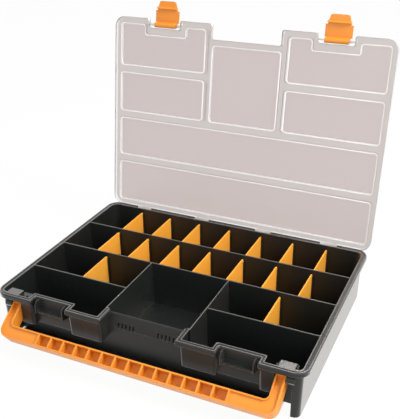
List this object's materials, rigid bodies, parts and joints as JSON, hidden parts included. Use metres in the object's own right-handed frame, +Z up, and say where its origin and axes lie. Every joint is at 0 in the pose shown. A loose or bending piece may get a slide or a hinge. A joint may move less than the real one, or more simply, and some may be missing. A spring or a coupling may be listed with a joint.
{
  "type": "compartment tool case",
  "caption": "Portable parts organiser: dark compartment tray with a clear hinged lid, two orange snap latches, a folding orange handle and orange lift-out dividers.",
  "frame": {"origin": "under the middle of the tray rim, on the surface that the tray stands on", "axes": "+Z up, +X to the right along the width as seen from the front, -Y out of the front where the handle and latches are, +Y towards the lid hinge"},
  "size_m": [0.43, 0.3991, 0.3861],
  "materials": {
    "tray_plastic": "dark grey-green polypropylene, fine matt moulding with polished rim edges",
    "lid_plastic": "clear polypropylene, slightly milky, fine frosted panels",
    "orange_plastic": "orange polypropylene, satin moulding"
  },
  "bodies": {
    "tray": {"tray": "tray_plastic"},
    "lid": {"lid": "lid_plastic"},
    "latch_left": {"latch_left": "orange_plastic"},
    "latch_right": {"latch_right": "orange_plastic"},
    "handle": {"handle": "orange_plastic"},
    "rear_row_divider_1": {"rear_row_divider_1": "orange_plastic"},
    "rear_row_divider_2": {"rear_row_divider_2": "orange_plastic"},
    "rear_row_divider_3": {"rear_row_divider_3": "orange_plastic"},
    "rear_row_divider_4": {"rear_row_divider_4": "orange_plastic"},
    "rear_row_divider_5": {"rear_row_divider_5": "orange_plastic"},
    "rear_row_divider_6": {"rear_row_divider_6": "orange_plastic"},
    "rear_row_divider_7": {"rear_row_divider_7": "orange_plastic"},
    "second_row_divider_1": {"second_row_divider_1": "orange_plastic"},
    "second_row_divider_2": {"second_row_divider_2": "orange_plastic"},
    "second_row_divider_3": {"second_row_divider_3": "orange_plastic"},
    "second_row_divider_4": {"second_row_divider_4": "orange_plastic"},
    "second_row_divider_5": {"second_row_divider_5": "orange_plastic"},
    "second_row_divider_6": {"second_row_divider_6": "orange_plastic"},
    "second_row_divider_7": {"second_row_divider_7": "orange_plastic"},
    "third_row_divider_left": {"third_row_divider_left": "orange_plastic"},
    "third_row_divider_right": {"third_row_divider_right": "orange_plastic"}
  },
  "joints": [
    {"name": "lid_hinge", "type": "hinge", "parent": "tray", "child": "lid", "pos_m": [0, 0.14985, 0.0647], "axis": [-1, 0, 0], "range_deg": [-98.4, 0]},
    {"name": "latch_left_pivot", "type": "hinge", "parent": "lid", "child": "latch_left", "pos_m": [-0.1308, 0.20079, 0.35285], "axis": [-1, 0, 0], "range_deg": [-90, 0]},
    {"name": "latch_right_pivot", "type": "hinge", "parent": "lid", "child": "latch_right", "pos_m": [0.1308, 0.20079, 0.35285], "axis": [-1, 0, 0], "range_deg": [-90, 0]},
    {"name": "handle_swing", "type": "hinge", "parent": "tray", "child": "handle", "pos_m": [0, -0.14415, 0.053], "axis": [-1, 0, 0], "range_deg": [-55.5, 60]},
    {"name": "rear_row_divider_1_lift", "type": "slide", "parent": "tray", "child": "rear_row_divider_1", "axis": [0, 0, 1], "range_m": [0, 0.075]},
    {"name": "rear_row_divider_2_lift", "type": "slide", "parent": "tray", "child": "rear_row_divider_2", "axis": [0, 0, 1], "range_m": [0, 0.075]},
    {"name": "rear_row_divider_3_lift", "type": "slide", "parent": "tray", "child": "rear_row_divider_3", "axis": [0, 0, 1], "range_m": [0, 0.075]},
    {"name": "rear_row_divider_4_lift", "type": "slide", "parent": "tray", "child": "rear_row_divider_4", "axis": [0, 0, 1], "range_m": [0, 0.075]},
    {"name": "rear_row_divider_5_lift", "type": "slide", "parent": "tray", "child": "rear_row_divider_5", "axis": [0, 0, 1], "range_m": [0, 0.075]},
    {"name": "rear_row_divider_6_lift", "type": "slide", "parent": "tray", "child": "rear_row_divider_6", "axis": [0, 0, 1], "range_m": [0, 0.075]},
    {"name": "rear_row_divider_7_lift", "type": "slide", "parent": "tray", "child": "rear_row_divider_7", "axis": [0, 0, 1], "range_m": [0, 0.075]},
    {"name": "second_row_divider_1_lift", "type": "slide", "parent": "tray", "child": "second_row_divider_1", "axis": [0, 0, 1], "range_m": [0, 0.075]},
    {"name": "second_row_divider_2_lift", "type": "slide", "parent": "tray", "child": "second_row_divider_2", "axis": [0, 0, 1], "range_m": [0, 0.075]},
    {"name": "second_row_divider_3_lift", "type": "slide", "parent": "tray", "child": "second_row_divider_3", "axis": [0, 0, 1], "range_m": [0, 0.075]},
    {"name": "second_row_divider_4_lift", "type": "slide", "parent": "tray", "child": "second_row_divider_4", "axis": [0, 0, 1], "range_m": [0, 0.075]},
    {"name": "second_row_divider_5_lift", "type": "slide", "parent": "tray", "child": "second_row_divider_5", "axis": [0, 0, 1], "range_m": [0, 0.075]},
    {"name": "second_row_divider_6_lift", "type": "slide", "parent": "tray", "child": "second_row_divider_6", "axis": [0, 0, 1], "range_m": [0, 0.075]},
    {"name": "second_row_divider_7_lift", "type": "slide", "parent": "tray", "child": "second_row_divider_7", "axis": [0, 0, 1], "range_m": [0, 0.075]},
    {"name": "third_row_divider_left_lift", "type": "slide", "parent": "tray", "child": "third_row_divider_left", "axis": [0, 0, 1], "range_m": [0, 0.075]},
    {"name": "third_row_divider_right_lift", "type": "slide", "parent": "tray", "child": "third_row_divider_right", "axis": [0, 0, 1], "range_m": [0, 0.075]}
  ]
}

_____

Short exercise: Extract the full listing and reproduce each line exactly.

Exercise output:
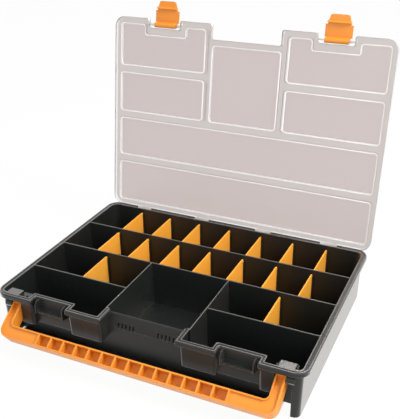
List this object's materials, rigid bodies, parts and joints as JSON, hidden parts included. Use metres in the object's own right-handed frame, +Z up, and say where its origin and axes lie. Every joint is at 0 in the pose shown. A loose or bending piece may get a slide or a hinge. A joint may move less than the real one, or more simply, and some may be missing. A spring or a coupling may be listed with a joint.
{
  "type": "compartment tool case",
  "caption": "Portable parts organiser: dark compartment tray with a clear hinged lid, two orange snap latches, a folding orange handle and orange lift-out dividers.",
  "frame": {"origin": "under the middle of the tray rim, on the surface that the tray stands on", "axes": "+Z up, +X to the right along the width as seen from the front, -Y out of the front where the handle and latches are, +Y towards the lid hinge"},
  "size_m": [0.43, 0.3991, 0.3861],
  "materials": {
    "tray_plastic": "dark grey-green polypropylene, fine matt moulding with polished rim edges",
    "lid_plastic": "clear polypropylene, slightly milky, fine frosted panels",
    "orange_plastic": "orange polypropylene, satin moulding"
  },
  "bodies": {
    "tray": {"tray": "tray_plastic"},
    "lid": {"lid": "lid_plastic"},
    "latch_left": {"latch_left": "orange_plastic"},
    "latch_right": {"latch_right": "orange_plastic"},
    "handle": {"handle": "orange_plastic"},
    "rear_row_divider_1": {"rear_row_divider_1": "orange_plastic"},
    "rear_row_divider_2": {"rear_row_divider_2": "orange_plastic"},
    "rear_row_divider_3": {"rear_row_divider_3": "orange_plastic"},
    "rear_row_divider_4": {"rear_row_divider_4": "orange_plastic"},
    "rear_row_divider_5": {"rear_row_divider_5": "orange_plastic"},
    "rear_row_divider_6": {"rear_row_divider_6": "orange_plastic"},
    "rear_row_divider_7": {"rear_row_divider_7": "orange_plastic"},
    "second_row_divider_1": {"second_row_divider_1": "orange_plastic"},
    "second_row_divider_2": {"second_row_divider_2": "orange_plastic"},
    "second_row_divider_3": {"second_row_divider_3": "orange_plastic"},
    "second_row_divider_4": {"second_row_divider_4": "orange_plastic"},
    "second_row_divider_5": {"second_row_divider_5": "orange_plastic"},
    "second_row_divider_6": {"second_row_divider_6": "orange_plastic"},
    "second_row_divider_7": {"second_row_divider_7": "orange_plastic"},
    "third_row_divider_left": {"third_row_divider_left": "orange_plastic"},
    "third_row_divider_right": {"third_row_divider_right": "orange_plastic"}
  },
  "joints": [
    {"name": "lid_hinge", "type": "hinge", "parent": "tray", "child": "lid", "pos_m": [0, 0.14985, 0.0647], "axis": [-1, 0, 0], "range_deg": [-98.4, 0]},
    {"name": "latch_left_pivot", "type": "hinge", "parent": "lid", "child": "latch_left", "pos_m": [-0.1308, 0.20079, 0.35285], "axis": [-1, 0, 0], "range_deg": [-90, 0]},
    {"name": "latch_right_pivot", "type": "hinge", "parent": "lid", "child": "latch_right", "pos_m": [0.1308, 0.20079, 0.35285], "axis": [-1, 0, 0], "range_deg": [-90, 0]},
    {"name": "handle_swing", "type": "hinge", "parent": "tray", "child": "handle", "pos_m": [0, -0.14415, 0.053], "axis": [-1, 0, 0], "range_deg": [-55.5, 60]},
    {"name": "rear_row_divider_1_lift", "type": "slide", "parent": "tray", "child": "rear_row_divider_1", "axis": [0, 0, 1], "range_m": [0, 0.075]},
    {"name": "rear_row_divider_2_lift", "type": "slide", "parent": "tray", "child": "rear_row_divider_2", "axis": [0, 0, 1], "range_m": [0, 0.075]},
    {"name": "rear_row_divider_3_lift", "type": "slide", "parent": "tray", "child": "rear_row_divider_3", "axis": [0, 0, 1], "range_m": [0, 0.075]},
    {"name": "rear_row_divider_4_lift", "type": "slide", "parent": "tray", "child": "rear_row_divider_4", "axis": [0, 0, 1], "range_m": [0, 0.075]},
    {"name": "rear_row_divider_5_lift", "type": "slide", "parent": "tray", "child": "rear_row_divider_5", "axis": [0, 0, 1], "range_m": [0, 0.075]},
    {"name": "rear_row_divider_6_lift", "type": "slide", "parent": "tray", "child": "rear_row_divider_6", "axis": [0, 0, 1], "range_m": [0, 0.075]},
    {"name": "rear_row_divider_7_lift", "type": "slide", "parent": "tray", "child": "rear_row_divider_7", "axis": [0, 0, 1], "range_m": [0, 0.075]},
    {"name": "second_row_divider_1_lift", "type": "slide", "parent": "tray", "child": "second_row_divider_1", "axis": [0, 0, 1], "range_m": [0, 0.075]},
    {"name": "second_row_divider_2_lift", "type": "slide", "parent": "tray", "child": "second_row_divider_2", "axis": [0, 0, 1], "range_m": [0, 0.075]},
    {"name": "second_row_divider_3_lift", "type": "slide", "parent": "tray", "child": "second_row_divider_3", "axis": [0, 0, 1], "range_m": [0, 0.075]},
    {"name": "second_row_divider_4_lift", "type": "slide", "parent": "tray", "child": "second_row_divider_4", "axis": [0, 0, 1], "range_m": [0, 0.075]},
    {"name": "second_row_divider_5_lift", "type": "slide", "parent": "tray", "child": "second_row_divider_5", "axis": [0, 0, 1], "range_m": [0, 0.075]},
    {"name": "second_row_divider_6_lift", "type": "slide", "parent": "tray", "child": "second_row_divider_6", "axis": [0, 0, 1], "range_m": [0, 0.075]},
    {"name": "second_row_divider_7_lift", "type": "slide", "parent": "tray", "child": "second_row_divider_7", "axis": [0, 0, 1], "range_m": [0, 0.075]},
    {"name": "third_row_divider_left_lift", "type": "slide", "parent": "tray", "child": "third_row_divider_left", "axis": [0, 0, 1], "range_m": [0, 0.075]},
    {"name": "third_row_divider_right_lift", "type": "slide", "parent": "tray", "child": "third_row_divider_right", "axis": [0, 0, 1], "range_m": [0, 0.075]}
  ]
}